Put the line trace $(vFile); after the line with the peek statement and it will prove whether you have found the filename or not.
Hope that helps.
Thanks Steve, removing [List.path_lower] helped, now the load works perfectly, I should be paying more attention to my code :).
But now the issue is when it comes to drop a table it freezes and cannot drop the table.
Is there again I am missing something?
Also can you explain why we need to drop the table?
Thank you very much and sorry for luck of knowledge in this.
Hi Denis,
I very much doubt it is the DROP TABLE which is causing the problem, rather that you have reached the end of the script.
It is quite safe to comment out that line and not drop the table. It will just be a data island in the data model with a list of files. The table isn't required though, and it is best practice to remove it.
If I had to guess what has gone wrong, it would be that one or more tables in the DropBox folder are not in an identical format. This will mean that when they load rather than concatenating they will load into separate tables in the data model, potentially with many common fields causing a large synthetic key.

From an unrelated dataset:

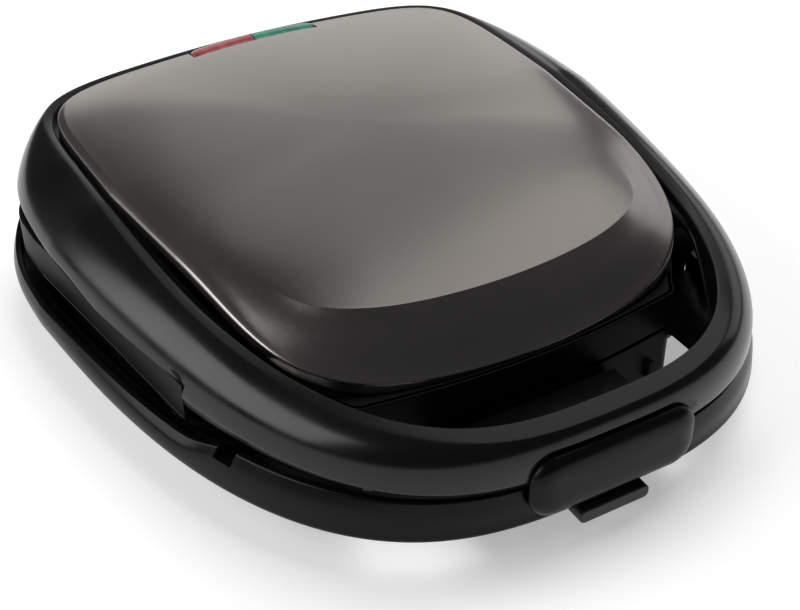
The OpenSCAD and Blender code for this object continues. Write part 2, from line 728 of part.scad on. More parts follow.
// The hole at the back for the mains lead.
lead_x = 48;
lead_z = 22.5;
module lead_hole() {
    translate([lead_x, back - 40, lead_z]) rotate([-90, 0, 0])
        cylinder(d = cord_hole_d, h = 50);
}

module bottom_cover() {
    color([0.3, 0.3, 0.31]) difference() {
        translate([0, 0, floor_z]) linear_extrude(2) polygon(full(tub_half(tub_wall + 0.3)));
        each_plate_screw(floor_z - 1) cylinder(d = screw_d + 0.3, h = 5);
        for (x = [-36:18:36]) for (y = [plate[1] + 46, plate[2] - 53])
            translate([x - 2, y, floor_z - 1]) cube([4, 30, 4]);
        mirrored() each_foot(floor_z - 1) cylinder(d = 5, h = 4);
    }
}
module base_screws() {
    color([0.6, 0.6, 0.6]) each_plate_screw(floor_z) mirror([0, 0, 1]) screw(9);
}

module each_foot(z) {
    translate([plate_w / 2 - 27, plate[1] + 24, z]) children();
    translate([plate_w / 2 - 13, plate[2] - 29, z]) children();
}
module feet() {
    color([0.08, 0.08, 0.08]) mirrored() each_foot(0) {
        cylinder(d1 = foot_d - 1.6, d2 = foot_d, h = 1);
        translate([0, 0, 1]) cylinder(d = foot_d, h = floor_z - 1);
        cylinder(d = 4.9, h = floor_z + 2.6);
    }
}

// Height of the base's rim at the direction a.
function rim_z(a) =
    let (y = plan_pt(rim, a)[1], r0 = -grip_y - 66, dip = ease((y + r0) / 26))
    lip_z - rim_gap - rim_dip * (dip - 0.85 * ease((y - back + 64.5) / 30));
function skirt_section(a) =
    let (r = plan_pt(rim, a),
        b = plan_pt(belly, a),
        s = plan_pt(sole, a),
        out = plan_out(belly, a),
        z = rim_z(a),
        w = skirt_wall)
    [at_z(r, z), at_z(mix(r, b, 0.65) + out * 0.35, mix(z, skirt_z + 4, 0.5)),
        at_z(b, skirt_z + 4), at_z(mix(b, s, 0.5) + out * 0.5, skirt_z + 1.4),
        at_z(s, skirt_z), at_z(s - out * 8, skirt_z), at_z(s - out * 8, skirt_z + 2.4),
        at_z(s - out * 1.8, skirt_z + 2.4), at_z(b - out * w, skirt_z + 4.4),
        at_z(mix(r, b, 0.65) + out * (0.35 - w), mix(z, skirt_z + 4, 0.5)),
        at_z(r - out * w, z - 4.6), at_z(r - out * 7, z - 4.6), at_z(r - out * 7, z - 3),
        at_z(r - out * w, z - 3), at_z(r - out * w, z)];

module base_skirt() {
    color([0.05, 0.05, 0.055]) difference() {
        union() {
            band([for (a = stations) skirt_section(a)]);
            translate([0, 0, skirt_z + 0.2]) linear_extrude(2) difference() {
                polygon(plan_list(sole, -5));
                polygon(full(tub_half(-0.3)));
            }
            tongue();
            catch_bar();
            mirrored() hinge_ears();
        }
        mirrored() front_opening();
        mirrored() rim_notch();
        latch_slot();
        tongue_hollow();
        mirrored() translate([0, hinge_y, hinge_z]) rod(pin_d, knuckle_w + 30, hinge_x);
        lead_hole();
    }
}

// The cut-out in the skirt that the latch lever swings in, clear of the catch.
module latch_slot() {
    w = latch_w + 4;
    translate([-w / 2, front - 5, 10]) difference() {
        cube([w, tongue_y - front + 5, 40]);
        translate([w / 2 - 11, tongue_y - front + 2.2, catch_z - 10]) cube([22, 6, 3]);
    }
}

// The tongue between the tub and the front skirt, with the latch's catch.
tongue_y = front + 16;
tongue_top = skirt_z + 8.5;
module tongue() {
    translate([-tongue_half, grip_y + 2, skirt_z + 0.2])
        cube([2 * tongue_half, liner_front - grip_y - 2.6, tongue_top - skirt_z - 0.2]);
}
module tongue_hollow() {
    side = tongue_half - latch_w / 2 - 7;
    translate([2.5 - tongue_half, tongue_y + 2.5, skirt_z - 1])
        cube([2 * tongue_half - 5, liner_front - tongue_y - 6, 7.2]);
    mirrored() translate([latch_w / 2 + 4.5, grip_y + 9, skirt_z - 1])
        cube([side, tongue_y - grip_y - 5, 7.2]);
}
module catch_bar() {
    translate([-11, tongue_y - 2.8, catch_z]) cube([22, 5, 3]);
}
catch_z = skirt_z + 7.7;

// One of the two openings beside the tongue.
module front_opening() {
    function at_y(s) = mix(grip_y, guard_y, s);
    y0 = liner_front - 0.5;
    side = nose_x - 17;
    translate([0, 0, skirt_z - 1]) linear_extrude(4)
        polygon([[tongue_half + 2.5, y0], [tongue_half + 2.5, at_y(0.13)],
            [side - 29, at_y(0.165)], [side - 15, at_y(0.26)], [side - 5, at_y(0.4)],
            [side, at_y(0.61)], [side, at_y(0.81)], [side - 12, y0]]);
}

// A small notch in the rim where the guard ends.
module rim_notch() {
    translate([nose_x - 2, guard_y - 20, lip_z - rim_gap - 5]) cube([24, 8, 20]);
}

// The base's half of one hinge: an ear on each side of the lid's knuckle.
module hinge_ears() {
    half = knuckle_w / 2 + ear_gap;
    for (x = [hinge_x - half - ear_w, hinge_x + half]) translate([x, 0, 0]) {
        translate([0, hinge_y, hinge_z]) rotate([0, 90, 0])
            cylinder(r = knuckle_r, h = ear_w);
        translate([0, 0, 0]) rotate([90, 0, 90]) linear_extrude(ear_w)
            polygon([[hinge_y - 12, skirt_z + 0.5], [hinge_y - 3, skirt_z + 0.5],
                [hinge_y - 3, rim_z(90) - 1], [hinge_y + 3.2, hinge_z - 4.4],
                [hinge_y - 3, hinge_z + 4], [hinge_y - 5.4, hinge_z + 0.5],
                [hinge_y - 12, rim_z(90) - 3]]);
    }
}
module hinge_pins() {
    color([0.62, 0.62, 0.63]) translate([0, hinge_y, hinge_z]) mirrored()
        rod(pin_d, knuckle_w + 2 * (ear_gap + ear_w), hinge_x);
}

// ---- Electrical parts --------------------------------------------------------------

// The thermostat lies against the lower plate between the pockets' ends.
module thermostat() {
    color([0.8, 0.78, 0.7]) translate([0, plate[2] - 16, plate_z - plate_t - 8]) {
        translate([-9, -6, 0]) cube([18, 12, 8]);
        translate([-5, -3.5, -4]) cube([10, 7, 4.1]);
    }
}
module thermal_fuse() {
    color([0.82, 0.7, 0.45]) translate([-34, plate[2] - 10, lower_heater_z + 2]) rotate([0, 0, 8]) {
        rod(4, 12);
        rod(1.4, 23.6);
    }
}
module terminal_block() {
    color([0.85, 0.85, 0.82]) difference() {
        translate([lead_x - 14, plate[2] - 13, floor_z + 2]) cube([20, 9, 8]);
        for (x = [-11, -4, 3])
            translate([lead_x + x, plate[2] - 14, floor_z + 6]) rotate([-90, 0, 0])
                cylinder(d = 3, h = 12);
    }
}
// A rubber bush in the lead hole, with a flange outside.
module cord_gland() {
    color([0.1, 0.1, 0.1]) translate([lead_x, 0, lead_z]) rotate([-90, 0, 0]) difference() {
        translate([0, 0, gland_y]) union() {
            cylinder(d = cord_hole_d + 5, h = 3);
            translate([0, 0, -9]) cylinder(d = cord_hole_d - 0.1, h = 10);
        }
        translate([0, 0, gland_y - 12]) cylinder(d = 4.6, h = 20);
    }
}
gland_y = plan_pt(belly, 70)[1] + 0.8;

// A wire from one point to the next, with rounded bends.
module wire(path, d = 1.8) {
    for (k = [0:len(path) - 2]) {
        v = path[k + 1] - path[k];
        l = norm(v);
        translate(path[k]) rotate([0, acos(v[2] / l), atan2(v[1], v[0])])
            cylinder(d = d, h = l, $fn = 20);
        if (k > 0) translate(path[k]) sphere(d = d + 0.6, $fn = 20);
    }
}
module base_wiring() {
    z = lower_heater_z;
    y = plate[2] - 9.5;
    color([0.75, 0.72, 0.66]) {
        wire([[14, y, z], [lead_x - 14.2, y + 1, floor_z + 6]]);
        wire([[-14, y, z], [-22, y + 1.2, z + 2]]);
    }
}
module lid_wiring() {
    z = upper_heater_z;
    y = plate[2] - 9.5;
    color([0.75, 0.72, 0.66]) mirrored()
        wire([[14, y, z], [16, y + 4.5, z + 2], [16, y + 16.5, carrier_z - 12],
            [16, cover[2] - lens_w, carrier_z - 10.25]]);
}

// ---- Grip and latch ------------------------------------------------------------------

// The grip pad: a cushion with a flat back.
module grip_pad() {
    z0 = lip_z - grip_drop;
    mid = [0, 0];
    function pad_ring(inset, out) =
        let (w = grip_l / 2 - inset, h = grip_h / 2 - inset * 0.8, r = max(2, 10 - inset))
        [for (p = concat(
            arc_pts(w - r, h - r, r, 0, 90, 6), arc_pts(r - w, h - r, r, 90, 180, 6),
            arc_pts(r - w, r - h, r, 180, 270, 6), arc_pts(w - r, r - h, r, 270, 360, 6)))
            [p[0], p[1], out * (1 - 0.0001 * p[0] * p[0])]];
    color([0.04, 0.04, 0.045]) difference() {
        translate([0, grip_seat - 0.1, z0 + grip_h / 2]) rotate([90, 0, 0])
            shell([pad_ring(9, grip_t), pad_ring(5.5, grip_t - 0.35),
                pad_ring(3, grip_t - 1.1), pad_ring(1.2, grip_t - 2.3),
                pad_ring(0.25, grip_t - 3.8), pad_ring(0, 1), pad_ring(0, 0)],
                [0, 0, grip_t], [0, 0, 0]);
        each_grip_screw() translate([0, 0, -1]) cylinder(d = screw_d, h = 4);
    }
}
module each_grip_screw() {
    mirrored() translate([24, grip_seat - 0.1, lip_z + 5]) rotate([90, 0, 0]) children();
}
module grip_screws() {
    color([0.6, 0.6, 0.6]) each_grip_screw() translate([0, 0, -1.3]) mirror([0, 0, 1])
        screw(3.8);
}

// The lever, drawn unhooked: a stem through the base's cut-out, a nose and a tab.
module latch_lever() {
    top = latch_z;
    low = skirt_z - 1.5;
    stem_y = latch_y + 1.3;
    color([0.12, 0.11, 0.1]) difference() {
        union() {
            translate([0, latch_y, latch_z]) rod(4.4, latch_w);
            translate([-latch_w / 2, stem_y - latch_t + 0.4, low + 2])
                cube([latch_w, latch_t - 0.4, top - low - 2]);
            translate([-10, stem_y - 0.2, catch_z - 4]) cube([20, 2.4, 3]);
            translate([0, stem_y, low + 2.7]) rotate([90, 0, 0])
                linear_extrude(stem_y - front - 0.8) round_rect(latch_w, 5.4, 2.2);
        }
        translate([0, latch_y, latch_z]) rod(latch_pin_d + 2 * latch_gap, latch_w + 2);
    }
}
// The coils of the two springs, drawn as rings side by side round the pin.
module latch_spring() {
    color([0.6, 0.6, 0.62]) mirrored() for (k = [0:3])
        translate([latch_w / 2 + 0.6 + k * 0.62, latch_y, latch_z]) rotate([0, 90, 0])
            rotate_extrude($fn = 32) translate([latch_pin_d / 2 + 0.6, 0])
                circle(d = 0.6, $fn = 16);
}
module latch_pin() {
    color([0.62, 0.62, 0.63]) translate([0, latch_y, latch_z])
        rod(latch_pin_d, latch_w + 14);
}

base_skirt();
base_tub();
bottom_cover();
feet();
lower_plate();
lower_plate_screws();
lower_element();
lower_reflector();
thermostat();
thermal_fuse();
terminal_block();
cord_gland();
base_wiring();
base_screws();
hinge_pins();
lid_ring();
lid_cover();
upper_liner();
upper_plate();
upper_plate_screws();
upper_element();
upper_reflector();
red_lens();
green_lens();
lamp_carrier();
lamps();
lid_wiring();
lid_screws();
grip_pad();
grip_screws();
latch_pin();
latch_spring();
latch_lever();
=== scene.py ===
"""Sandwich toaster, closed, on a pale floor. The numbers are millimetres, like the drawing's."""
import math

import bmesh
import bpy
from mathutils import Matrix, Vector


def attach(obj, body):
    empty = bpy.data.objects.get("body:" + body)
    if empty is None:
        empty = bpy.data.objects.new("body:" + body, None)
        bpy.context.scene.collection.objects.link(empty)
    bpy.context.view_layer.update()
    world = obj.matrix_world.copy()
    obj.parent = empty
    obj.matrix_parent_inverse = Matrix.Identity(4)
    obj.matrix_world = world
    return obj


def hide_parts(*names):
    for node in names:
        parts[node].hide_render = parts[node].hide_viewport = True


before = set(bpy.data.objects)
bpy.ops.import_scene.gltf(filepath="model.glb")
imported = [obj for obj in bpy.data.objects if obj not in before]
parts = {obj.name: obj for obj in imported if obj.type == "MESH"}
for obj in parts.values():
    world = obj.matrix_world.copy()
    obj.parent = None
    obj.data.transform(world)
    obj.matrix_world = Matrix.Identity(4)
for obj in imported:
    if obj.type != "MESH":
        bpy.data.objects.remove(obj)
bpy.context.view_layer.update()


# ---- Base skirt ----------------------------------------------------------------------
# The base's outer shell: a glossy black moulding, 2.5 mm thick, that flares out to its sole.
# A web joins it to the tub, a tongue in front carries the catch, and two ears at the back
# take each hinge pin.

front, back, wide_y = -148.5, 148.5, 45.0
lip_z, skirt_z, grip_y = 36.0, 15.5, -142.5
hinge_x, hinge_y, hinge_z = 74.0, 143.0, 38.0
guard_y, guard_back, liner_front = -57.0, 64.0, -95.5
nose_x, tub_side, latch_w = 102.0, 115.0, 29.0
step_a = -28


def mix(a, b, s):
    return a + (b - a) * s


def ease(s):
    s = min(1.0, max(0.0, s))
    return s * s * (3 - 2 * s)


def reach_of(a, n):
    """How far direction a lies towards the front, from -1 to 1, on an outline of fullness n."""
    c, s = abs(math.cos(math.radians(a))), math.sin(math.radians(a))
    return -s / (c**n + abs(s) ** n) ** (1 / n)


# Outlines from above: half width, front y, back y, fullness of front and back, taper, bow.
rim = (135, grip_y + 0.5, 141.5, 3, 3, 0.16, 0)
belly = (136.5, grip_y, 142, 3, 3, 0.125, 0)
sole = (134, grip_y + 0.5, 141, 3, 3, 0.11, 0)


def on_outline(outline, a):
    half, y0, y1, n0, n1, taper, bow = outline
    c, s = math.cos(math.radians(a)), math.sin(math.radians(a))
    n = n0 if s < 0 else n1
    r = (abs(c) ** n + abs(s) ** n) ** (1 / n)
    u, v = c / r, s / r
    length = wide_y - y0 if v < 0 else y1 - wide_y
    ahead = max(0.0, -v)
    return Vector((half * u * (1 - taper * ahead), wide_y + v * length + bow * u * u * ahead**3, 0))


def outward(outline, a):
    t = on_outline(outline, a + 0.7) - on_outline(outline, a - 0.7)
    return Vector((t.y, -t.x, 0)).normalized()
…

These will show in yellow text in the load progress dialog.
You can;
- Check the DropBox folder to ensure all files are in an identical format
- Check the filename in the loop to ensure the next file to load is one that matches the format
- List all the fields in the LOAD statement so that any rogue fields are ignored and files with missing fields fail to load (so you can identify and fix/remove them)
- Use the CONCATENATE keyword in front of the LOAD. If you go for this you will need to either do differently on the first iteration of the loop, or create a stub table before the loop so that you are always concatenating.
Or you can do all of these things, just to be sure!
Personally I would list all the fields rather than using a * as a matter of course. This could be enough to either fix or highlight your issue.
If not, please post back any error messages.